## Excerpted data

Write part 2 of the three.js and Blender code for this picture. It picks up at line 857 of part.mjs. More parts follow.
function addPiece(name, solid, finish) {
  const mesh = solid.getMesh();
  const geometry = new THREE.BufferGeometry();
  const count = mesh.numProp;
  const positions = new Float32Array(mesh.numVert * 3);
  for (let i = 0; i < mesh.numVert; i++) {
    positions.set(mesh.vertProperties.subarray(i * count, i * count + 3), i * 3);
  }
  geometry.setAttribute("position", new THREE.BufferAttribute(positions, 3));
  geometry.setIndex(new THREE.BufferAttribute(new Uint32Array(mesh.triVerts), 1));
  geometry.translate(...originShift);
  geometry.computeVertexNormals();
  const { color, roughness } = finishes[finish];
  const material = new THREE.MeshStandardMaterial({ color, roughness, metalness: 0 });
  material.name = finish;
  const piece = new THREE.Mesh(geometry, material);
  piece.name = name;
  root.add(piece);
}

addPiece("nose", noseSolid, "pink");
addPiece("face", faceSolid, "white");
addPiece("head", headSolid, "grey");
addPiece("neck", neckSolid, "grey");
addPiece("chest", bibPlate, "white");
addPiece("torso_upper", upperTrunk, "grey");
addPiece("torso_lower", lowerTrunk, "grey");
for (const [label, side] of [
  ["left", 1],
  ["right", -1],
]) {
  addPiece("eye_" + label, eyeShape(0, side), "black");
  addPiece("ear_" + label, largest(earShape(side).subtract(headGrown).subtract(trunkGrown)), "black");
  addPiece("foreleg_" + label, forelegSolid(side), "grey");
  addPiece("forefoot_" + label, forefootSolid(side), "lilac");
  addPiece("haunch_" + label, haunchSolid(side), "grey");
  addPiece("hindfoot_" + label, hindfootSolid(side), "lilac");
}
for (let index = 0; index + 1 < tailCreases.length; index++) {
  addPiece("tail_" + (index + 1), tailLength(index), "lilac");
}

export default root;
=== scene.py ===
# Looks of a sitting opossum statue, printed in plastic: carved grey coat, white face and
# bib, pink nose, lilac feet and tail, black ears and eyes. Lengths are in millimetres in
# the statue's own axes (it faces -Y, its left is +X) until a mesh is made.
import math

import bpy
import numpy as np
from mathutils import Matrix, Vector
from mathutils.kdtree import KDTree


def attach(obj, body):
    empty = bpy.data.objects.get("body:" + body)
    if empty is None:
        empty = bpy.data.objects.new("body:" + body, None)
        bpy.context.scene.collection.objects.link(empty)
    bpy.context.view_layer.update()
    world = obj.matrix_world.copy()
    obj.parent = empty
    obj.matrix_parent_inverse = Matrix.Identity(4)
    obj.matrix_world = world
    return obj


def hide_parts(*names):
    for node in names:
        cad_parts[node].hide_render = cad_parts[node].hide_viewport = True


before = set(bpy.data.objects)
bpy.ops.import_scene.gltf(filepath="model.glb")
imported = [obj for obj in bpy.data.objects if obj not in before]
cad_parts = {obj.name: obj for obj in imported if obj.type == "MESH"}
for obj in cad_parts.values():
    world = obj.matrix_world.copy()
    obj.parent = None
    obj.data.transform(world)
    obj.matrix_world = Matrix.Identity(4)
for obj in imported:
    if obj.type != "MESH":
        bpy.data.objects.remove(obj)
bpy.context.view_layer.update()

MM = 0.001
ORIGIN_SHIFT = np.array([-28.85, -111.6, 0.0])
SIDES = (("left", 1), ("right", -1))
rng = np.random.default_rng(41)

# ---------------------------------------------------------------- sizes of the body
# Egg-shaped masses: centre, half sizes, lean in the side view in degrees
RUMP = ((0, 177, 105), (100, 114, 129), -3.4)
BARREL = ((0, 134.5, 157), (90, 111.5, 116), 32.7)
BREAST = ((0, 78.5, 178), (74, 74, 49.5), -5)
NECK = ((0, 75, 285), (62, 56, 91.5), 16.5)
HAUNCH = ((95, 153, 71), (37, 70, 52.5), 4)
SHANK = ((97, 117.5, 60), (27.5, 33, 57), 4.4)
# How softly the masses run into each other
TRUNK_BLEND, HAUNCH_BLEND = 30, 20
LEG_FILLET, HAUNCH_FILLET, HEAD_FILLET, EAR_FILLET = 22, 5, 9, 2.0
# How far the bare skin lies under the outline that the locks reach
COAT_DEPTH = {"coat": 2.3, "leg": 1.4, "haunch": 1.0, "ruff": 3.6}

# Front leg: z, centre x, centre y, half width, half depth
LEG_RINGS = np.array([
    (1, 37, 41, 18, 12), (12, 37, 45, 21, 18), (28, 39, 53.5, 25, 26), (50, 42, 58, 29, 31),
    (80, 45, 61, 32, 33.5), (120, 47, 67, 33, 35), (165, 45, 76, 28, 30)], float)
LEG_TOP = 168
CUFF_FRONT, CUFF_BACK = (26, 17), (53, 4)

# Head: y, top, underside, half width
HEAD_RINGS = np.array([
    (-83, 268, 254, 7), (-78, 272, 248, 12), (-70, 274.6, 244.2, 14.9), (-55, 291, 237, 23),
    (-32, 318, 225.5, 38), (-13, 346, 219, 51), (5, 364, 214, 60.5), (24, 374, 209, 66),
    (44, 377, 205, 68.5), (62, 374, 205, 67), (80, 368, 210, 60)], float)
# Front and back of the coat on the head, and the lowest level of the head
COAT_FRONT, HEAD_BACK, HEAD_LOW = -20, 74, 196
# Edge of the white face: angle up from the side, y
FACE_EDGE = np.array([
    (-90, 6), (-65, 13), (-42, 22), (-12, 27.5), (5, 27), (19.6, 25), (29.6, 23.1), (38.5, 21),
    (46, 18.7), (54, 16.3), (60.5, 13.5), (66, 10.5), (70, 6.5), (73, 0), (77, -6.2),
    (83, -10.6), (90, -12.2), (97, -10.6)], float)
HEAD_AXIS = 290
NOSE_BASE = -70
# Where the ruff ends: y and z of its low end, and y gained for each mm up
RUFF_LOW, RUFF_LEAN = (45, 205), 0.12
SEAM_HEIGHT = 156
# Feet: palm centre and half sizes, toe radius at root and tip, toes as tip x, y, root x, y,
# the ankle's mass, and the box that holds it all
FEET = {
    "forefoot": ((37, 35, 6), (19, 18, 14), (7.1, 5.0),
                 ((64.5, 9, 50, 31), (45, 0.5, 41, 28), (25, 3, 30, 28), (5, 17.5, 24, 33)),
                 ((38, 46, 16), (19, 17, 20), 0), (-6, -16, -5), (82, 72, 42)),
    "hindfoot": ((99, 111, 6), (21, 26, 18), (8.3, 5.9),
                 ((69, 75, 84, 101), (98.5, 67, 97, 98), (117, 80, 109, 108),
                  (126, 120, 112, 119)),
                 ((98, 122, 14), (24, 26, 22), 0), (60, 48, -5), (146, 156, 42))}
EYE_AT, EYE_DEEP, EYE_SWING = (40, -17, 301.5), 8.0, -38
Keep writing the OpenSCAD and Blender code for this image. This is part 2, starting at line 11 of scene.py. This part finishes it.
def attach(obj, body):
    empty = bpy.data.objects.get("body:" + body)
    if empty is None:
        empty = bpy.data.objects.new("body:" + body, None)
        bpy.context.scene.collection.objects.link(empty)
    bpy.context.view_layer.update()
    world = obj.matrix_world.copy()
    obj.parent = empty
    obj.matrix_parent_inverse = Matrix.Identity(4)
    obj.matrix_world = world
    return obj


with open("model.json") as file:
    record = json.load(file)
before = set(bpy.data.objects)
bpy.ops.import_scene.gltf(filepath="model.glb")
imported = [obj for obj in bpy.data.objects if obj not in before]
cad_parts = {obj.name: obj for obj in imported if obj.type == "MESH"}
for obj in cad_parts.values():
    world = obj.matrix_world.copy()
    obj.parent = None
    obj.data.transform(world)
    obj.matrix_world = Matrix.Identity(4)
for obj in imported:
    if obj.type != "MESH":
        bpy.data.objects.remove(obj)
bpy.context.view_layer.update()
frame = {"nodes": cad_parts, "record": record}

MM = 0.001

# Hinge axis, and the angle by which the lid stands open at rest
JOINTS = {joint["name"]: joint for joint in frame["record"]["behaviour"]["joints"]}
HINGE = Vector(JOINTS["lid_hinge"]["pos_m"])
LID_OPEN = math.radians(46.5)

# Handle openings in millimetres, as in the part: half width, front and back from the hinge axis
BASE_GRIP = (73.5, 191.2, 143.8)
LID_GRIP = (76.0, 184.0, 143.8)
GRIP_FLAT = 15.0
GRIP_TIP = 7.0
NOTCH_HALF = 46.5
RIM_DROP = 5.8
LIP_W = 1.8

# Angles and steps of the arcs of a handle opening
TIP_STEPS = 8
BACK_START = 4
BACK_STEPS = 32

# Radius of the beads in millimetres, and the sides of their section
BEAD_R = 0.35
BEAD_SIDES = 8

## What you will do
Quote exactly the lines running from the line with "new THREE.BufferAttribute(positions, 3));" through the line with "for node in", both ends included, and nothing more.

## Solution
  geometry.setAttribute("position", new THREE.BufferAttribute(positions, 3));
  geometry.setIndex(new THREE.BufferAttribute(new Uint32Array(mesh.triVerts), 1));
  geometry.translate(...originShift);
  geometry.computeVertexNormals();
  const { color, roughness } = finishes[finish];
  const material = new THREE.MeshStandardMaterial({ color, roughness, metalness: 0 });
  material.name = finish;
  const piece = new THREE.Mesh(geometry, material);
  piece.name = name;
  root.add(piece);
}

addPiece("nose", noseSolid, "pink");
addPiece("face", faceSolid, "white");
addPiece("head", headSolid, "grey");
addPiece("neck", neckSolid, "grey");
addPiece("chest", bibPlate, "white");
addPiece("torso_upper", upperTrunk, "grey");
addPiece("torso_lower", lowerTrunk, "grey");
for (const [label, side] of [
  ["left", 1],
  ["right", -1],
]) {
  addPiece("eye_" + label, eyeShape(0, side), "black");
  addPiece("ear_" + label, largest(earShape(side).subtract(headGrown).subtract(trunkGrown)), "black");
  addPiece("foreleg_" + label, forelegSolid(side), "grey");
  addPiece("forefoot_" + label, forefootSolid(side), "lilac");
  addPiece("haunch_" + label, haunchSolid(side), "grey");
  addPiece("hindfoot_" + label, hindfootSolid(side), "lilac");
}
for (let index = 0; index + 1 < tailCreases.length; index++) {
  addPiece("tail_" + (index + 1), tailLength(index), "lilac");
}

export default root;
=== scene.py ===
# Looks of a sitting opossum statue, printed in plastic: carved grey coat, white face and
# bib, pink nose, lilac feet and tail, black ears and eyes. Lengths are in millimetres in
# the statue's own axes (it faces -Y, its left is +X) until a mesh is made.
import math

import bpy
import numpy as np
from mathutils import Matrix, Vector
from mathutils.kdtree import KDTree


def attach(obj, body):
    empty = bpy.data.objects.get("body:" + body)
    if empty is None:
        empty = bpy.data.objects.new("body:" + body, None)
        bpy.context.scene.collection.objects.link(empty)
    bpy.context.view_layer.update()
    world = obj.matrix_world.copy()
    obj.parent = empty
    obj.matrix_parent_inverse = Matrix.Identity(4)
    obj.matrix_world = world
    return obj


def hide_parts(*names):
    for node in names:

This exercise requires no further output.